Hoy en la primera lectura el Señor envía al profeta Ezequiel a hablar en su nombre a un pueblo difícil, como bien los describe el mismo Dios “testarudos y obstinados”. La misión del profeta es difícil, pero no por ello la puede eludir o evitar: ¡el Señor nos manda a llevar su mensaje más allá de nuestra comodidad, porque él se interesa a fondo por los destinatarios!.

El salmo 122 bien parece recoger el examen de conciencia del pueblo que ha sido “rebelde y obstinado” a la voz del Señor al que se dice: “Ten piedad de nosotros, ten piedad”. Es un pueblo que admite que no ha fallado el Señor, sino el pueblo mismo se ha cerrado ante su mensaje.

Pero es el en Evangelio donde el mismo Jesús experimenta esa dureza de corazón y ese rechazo del hombre para escuchar el mensaje del Señor y acogerlo, dando lugar a la conversión:

  1. Llegando a su tierra natal, Jesús experimenta el rechazo comenzando porque los suyos no aceptan que “ese conocido, ese miembro de una familia lugareña” tenga sabiduría y autoridad; ¡cuàntas veces el prejuicio y la descalificación son el primer obstáculo para escuchar lo que nos quieren decir los enviados del Señor!.
  2. Como bien sabemos, cuando se dice que eran conocidos los hermanos y hermanas de Jesús, es porque en la lengua hebrea hasta el día de hoy se utiliza una misma palabra para indicar al hermano, como al primo o pariente cercano; nosotros mismos nos llamamos hermanos o hermanas, si bien en sentido espiritual.
  3. Jesús afirma algo muy cierto: “Ningún profeta es recibido en su propia casa”, con lo que nos previene a “hacernos sordos de los mensajeros de Dios que pueden estar muy cerca, en la familia, en la comunidad, pero hacia los cuales desarrollamos prejuicios, pues “los hemos visto crecer” o bien sus familias tienen algunos defectos o situaciones que nos resultan desagradables o poco fáciles de aceptar”; ¡escuchemos con atención el mensaje mismo superando nuestra gran capacidad para despreciar lo que nos parece conocido!.

Es así que hoy también nos dice San Pablo: “Para que yo no me llene de soberbia el Señor me ha concedido un aguijón” que se refiere a alguna enfermedad etc., como bien dice el Apóstol, para que “yo no me llene de orgullo”; ¡evitemos a los maxi predicadores, a tantos embaucadores que se predican a sí mismos!.
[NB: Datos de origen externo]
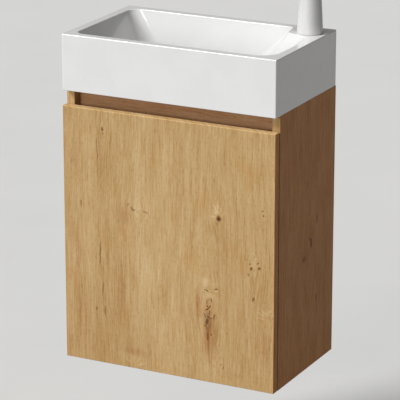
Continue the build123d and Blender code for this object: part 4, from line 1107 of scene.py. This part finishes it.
@dataclass
class Tap:
    """The column tap with its spout and top lever."""

    axis: tuple[float, float] = (191.0, -48.0)
    foot: float = 171.0
    top: float = 298.0
    foot_radius: float = 25.0
    top_radius: float = 18.0
    socket_radius: float = 14.0
    socket_depth: float = 20.0
    spout_turn: float = 201.8
    spout_height: float = 268.0
    spout_reach: float = 112.0
    spout_root: float = 12.0
    spout_tip: float = 10.5
    flare: float = 5.0
    flare_length: float = 7.0
    outlet_radius: float = 8.0
    bush_radius: float = 7.0
    inlet_depth: float = 14.0
    inlet_spread: float = 7.5
    inlet_forward: float = 4.0
    spout_nose: float = 8.0
    ball_radius: float = 13.5
    lever_length: float = 84.0
    lever_nose: float = 4.0
    lever_flat: float = 6.0
    lever_low: tuple[float, float] = (4.5, 13.5)
    lever_high: tuple[float, float] = (11.5, 17.0)
    lever_half_width: tuple[float, float] = (8.0, 5.0)

    def along(self, local: np.ndarray, height: float) -> np.ndarray:
        """Points given along the spout, across it and up from a height, turned into the row's frame."""
        turn = math.radians(self.spout_turn)
        ahead, aside = np.array([math.cos(turn), math.sin(turn)]), np.array([-math.sin(turn), math.cos(turn)])
        flat = np.array(self.axis) + local[..., :1] * ahead + local[..., 1:2] * aside
        return np.concatenate([flat, local[..., 2:] + height], axis=-1)

    def column(self) -> bpy.types.Object:
        """The tapered column with a softened foot and a rounded lip round its socket."""
        lip, bottom = self.top_radius - 0.1, self.top - self.socket_depth
        profile = np.concatenate([
            bowed((self.foot_radius - 0.9, self.foot), (self.foot_radius - 0.05, self.foot + 0.9),
                  (self.foot_radius, self.foot), 6),
            [(self.foot_radius - 0.12, self.foot + 2.0), (self.top_radius + 0.1, self.top - 2.0)],
            bowed((self.top_radius, self.top - 1.2), (lip - 1.1, self.top), (lip, self.top), 7),
            bowed((self.socket_radius + 1.0, self.top), (self.socket_radius, self.top - 1.0),
                  (self.socket_radius, self.top), 6),
            [(self.socket_radius, bottom)]])
        return turned("tap_body_smooth", profile, self.axis, 96)

    def spout(self) -> bpy.types.Object:
        """The spout: circles along its axis, widened near the column so that it grows out of it.

        The radius falls from root to tip in a straight line, plus the flare times e to the minus distance
        over the flare's length, times the root of 1 less the square of the way through the rounded tip.
        """
        start, end, nose = self.top_radius - 6.0, self.spout_reach + self.spout_tip, self.spout_nose
        body = start + (end - nose - start) * np.linspace(0.0, 1.0, 40) ** 1.8
        tip = end - nose + nose * np.sin(np.linspace(0.0, math.pi / 2.0, 12))[1:]
        distance = np.concatenate([body, tip])
        straight = np.interp(distance, [start, end], [self.spout_root, self.spout_tip])
        leaving = np.maximum(distance - self.top_radius - 1.0, -2.0)
        radius = straight + self.flare * np.exp(-leaving / self.flare_length)
        through = np.clip((distance - (end - nose)) / nose, 0.0, 1.0)
        radius = radius * np.sqrt(np.maximum(1.0 - through ** 2, 0.0004))
        angle = np.linspace(0.0, 2.0 * math.pi, 64, endpoint=False)
        local = np.stack(np.broadcast_arrays(
            distance[:, None], radius[:, None] * np.cos(angle), radius[:, None] * np.sin(angle)), axis=-1)
        return grid_mesh("spout", self.along(local, self.spout_height), False, True, True, True)

    def drills(self) -> list[bpy.types.Object]:
        """What is cut out of the body: the outlet under the spout's tip and the seats of the two inlet bushes."""
        x, y = self.along(np.array([self.spout_reach, 0.0, 0.0]), 0.0)[:2]
        low, high = self.spout_height - 14.0, self.spout_height - 2.0
        made = [turned("outlet", np.array([(self.outlet_radius, low), (self.outlet_radius, high)]), (x, y), 48)]
        for side in (-1.0, 1.0):
            centre = (self.axis[0] + side * self.inlet_spread, self.axis[1] - self.inlet_forward)
            well = np.array([(self.bush_radius, self.foot - 2.0), (self.bush_radius, self.foot + self.inlet_depth)])
            made.append(turned("inlet", well, centre, 32))
        return made

    def blade(self) -> bpy.types.Object:
        """The lever's blade: rounded rectangles along its length.

        Each section is a fourth-power ellipse. Its middle rises and its width and height fall in straight
        lines, and both shrink by the root of 1 less the square of the way through the rounded end.
        """
        nose, length = self.lever_nose, self.lever_length
        body = np.linspace(0.0, length - nose, 26)
        end = length - nose + nose * np.sin(np.linspace(0.0, math.pi / 2.0, 9))[1:]
        distance = np.concatenate([body, end])
        low = np.interp(distance, [0.0, length], self.lever_low)
        high = np.interp(distance, [self.lever_flat, length], self.lever_high)
        half_width = np.interp(distance, [0.0, length], self.lever_half_width)
        through = np.clip((distance - (length - nose)) / nose, 0.0, 1.0)
        shrink = np.sqrt(np.maximum(1.0 - through ** 2, 0.002))
        angle = np.linspace(0.0, 2.0 * math.pi, 40, endpoint=False)
        across = np.sign(np.cos(angle)) * np.abs(np.cos(angle)) ** 0.5
        up = np.sign(np.sin(angle)) * np.abs(np.sin(angle)) ** 0.5
        middle, half_height = (low + high) / 2.0, (high - low) / 2.0
        local = np.stack(np.broadcast_arrays(
            distance[:, None], (half_width * shrink)[:, None] * across,
            middle[:, None] + (half_height * shrink)[:, None] * up), axis=-1)
        return grid_mesh("blade", self.along(local, self.top), False, True, True, True)

    def ball(self) -> bpy.types.Object:
        """The lever's ball: radius and height are the ball's radius times the cosine and sine of latitude."""
        latitude = np.linspace(-0.497 * math.pi, 0.497 * math.pi, 40)
        profile = self.ball_radius * np.stack([np.cos(latitude), np.sin(latitude)], axis=-1) + (0.0, self.top)
        return turned("tap_lever_smooth", profile, self.axis, 72)

    def build(self) -> None:
        """Makes the body and the lever, and dresses the tap's other parts."""
        coat = Glaze("tap_coat", (0.69, 0.69, 0.684), roughness=0.27, wave_width=2.5, wave_height=0.006,
                     coat=0.15).build()
        body = self.column()
        join_up(body, [self.spout()], Join.ADD)
        join_up(body, self.drills(), Join.TAKE)
        crease(body, 50.0)
        settle(body, "cabinet", ("tap_body",), coat)
        lever = self.ball()
        join_up(lever, [self.blade()], Join.ADD)
        crease(lever, 45.0)
        settle(lever, "tap_lever", ("tap_lever",), coat)
        brass = Metal("turned_brass", (0.66, 0.50, 0.24), roughness=0.28, scratches=0.25, rings=0.5)
        steel = Metal("tap_steel", (0.58, 0.58, 0.57), roughness=0.32)
        seal = Moulding("pale_seal", (0.62, 0.62, 0.61), roughness=0.60, texture=0.05, specular=0.35)
        grey = Moulding("aerator_plastic", (0.26, 0.27, 0.28), roughness=0.42)
        white = Moulding("cartridge_plastic", (0.80, 0.80, 0.78), roughness=0.40)
        for nodes, finish in ((("tap_nut", "cartridge_nut", "mixer_stem", "inlet_bushes"), brass),
                              (("tap_stud", "tap_washer", "lever_pin"), steel), (("tap_base_seal",), seal),
                              (("spout_aerator",), grey), (("mixer_cartridge",), white)):
            material = finish.build()
            for node in nodes:
                dress_node(node, material)


# Studio


@dataclass(frozen=True)
class Lamp:
    """A soft, far light, which falls alike on the whole scene."""

    name: str
    left: float
    up: float
    softness: float
    power: float

    def build(self) -> None:
        """Hangs the lamp in its direction: left of the front and up, in degrees."""
        data = bpy.data.lights.new(self.name, "SUN")
        data.angle = math.radians(self.softness)
        data.energy = self.power
        made = bpy.data.objects.new(self.name, data)
        bpy.context.scene.collection.objects.link(made)
        left, up = math.radians(self.left), math.radians(self.up)
        away = Vector((-math.sin(left) * math.cos(up), -math.cos(left) * math.cos(up), math.sin(up)))
        made.location = away * 3.0
        made.rotation_euler = (-away).to_track_quat("-Z", "Y").to_euler()


@dataclass
class Studio:
    """A pale floor, soft lamps and the camera."""

    floor_height: float = -0.75
    floor_radius: float = 16.0
    floor_tones: tuple[Colour, Colour] = ((0.71, 0.71, 0.70), (0.75, 0.75, 0.74))
    camera_place: Point = (2.080, -4.214, 1.279)
    azimuth: float = 27.0
    elevation: float = 17.5
    focal_pixels: float = 2479.3
    picture_pixels: float = 400.0
    sensor: float = 36.0
    world: float = 0.183
    world_colour: Colour = (1.0, 0.985, 0.955)
    lamps: tuple[Lamp, ...] = (
        Lamp("key", 45.0, 46.0, 24.0, 2.85),
        Lamp("front_fill", 8.0, 13.0, 20.0, 1.10),
    )

    def floor(self) -> None:
        """A wide matt disc: rings of radius r times r, so that they lie closer in the middle."""
        radius = self.floor_radius / MM * np.linspace(0.0005, 1.0, 12) ** 2
        angle = np.linspace(0.0, 2.0 * math.pi, 96, endpoint=False)
        points = np.stack(np.broadcast_arrays(
            radius[::-1, None] * np.cos(angle), radius[::-1, None] * np.sin(angle),
            self.floor_height / MM), axis=-1)
        made = grid_mesh("floor", points, False, True, False, True)
        shader = Shader("floor_plain")
        tone = shader.noise(shader.join(*shader.place()), 2.0, 0.5, 0.004)
        colour = shader.blend(tone, *self.floor_tones)
        dress(made, shader.finish(Base_Color=colour, Roughness=0.9))
        made.visible_diffuse = False

    def camera(self) -> None:
        """The camera, with no shift: lens over sensor is the focal length over the picture, in pixels."""
        data = bpy.data.cameras.new("camera")
        data.sensor_width = self.sensor
        data.lens = self.focal_pixels / self.picture_pixels * self.sensor
        data.clip_start, data.clip_end = 0.1, 100.0
        made = bpy.data.objects.new("camera", data)
        bpy.context.scene.collection.objects.link(made)
        turn, drop = math.radians(self.azimuth), math.radians(self.elevation)
        made.rotation_euler = (math.pi / 2.0 - drop, 0.0, turn)
        made.location = self.camera_place
        bpy.context.scene.camera = made

    def build(self) -> None:
        """Sets up the floor, camera, lamps, dim surroundings and plain colour handling."""
        self.floor()
        self.camera()
        for lamp in self.lamps:
            lamp.build()
        world = bpy.data.worlds.new("soft_surroundings")
        world.use_nodes = True
        background = world.node_tree.nodes["Background"]
        background.inputs["Color"].default_value = (*self.world_colour, 1.0)
        background.inputs["Strength"].default_value = self.world
        bpy.context.scene.world = world
        bpy.context.scene.view_settings.view_transform = "Standard"


def main() -> None:
    """Builds the studio and every sub-assembly in order."""
    logging.basicConfig(level=logging.INFO, format="%(message)s")
    for part in (Studio(), Cabinet(), Basin(), Waste(), Tap()):
        LOG.info("building %s", type(part).__name__)
        part.build()


if __name__ == "__main__":
    main()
Vivamos pues una “conversión del corazón, de la mente, del espíritu” y aceptemos que tenemos una cierta “sordera” que puede hacernos la oportunidad de escuchar al Señor que nos habla por conocidos, por personas humildes, etc.

Nos sirve la advertencia de San Agustín: “Temo a Dios cuando pasa –y yo no lo atiendo, no lo escucho- porque puede ser que por mucho tiempo no vuelva a pasar”. Y vivamos la vocación misionera sin buscar a acogida o menos el aplauso del mundo, perseveremos como Ezequiel, o como los santos, en la misión cuya única recompensa es el mismo Señor.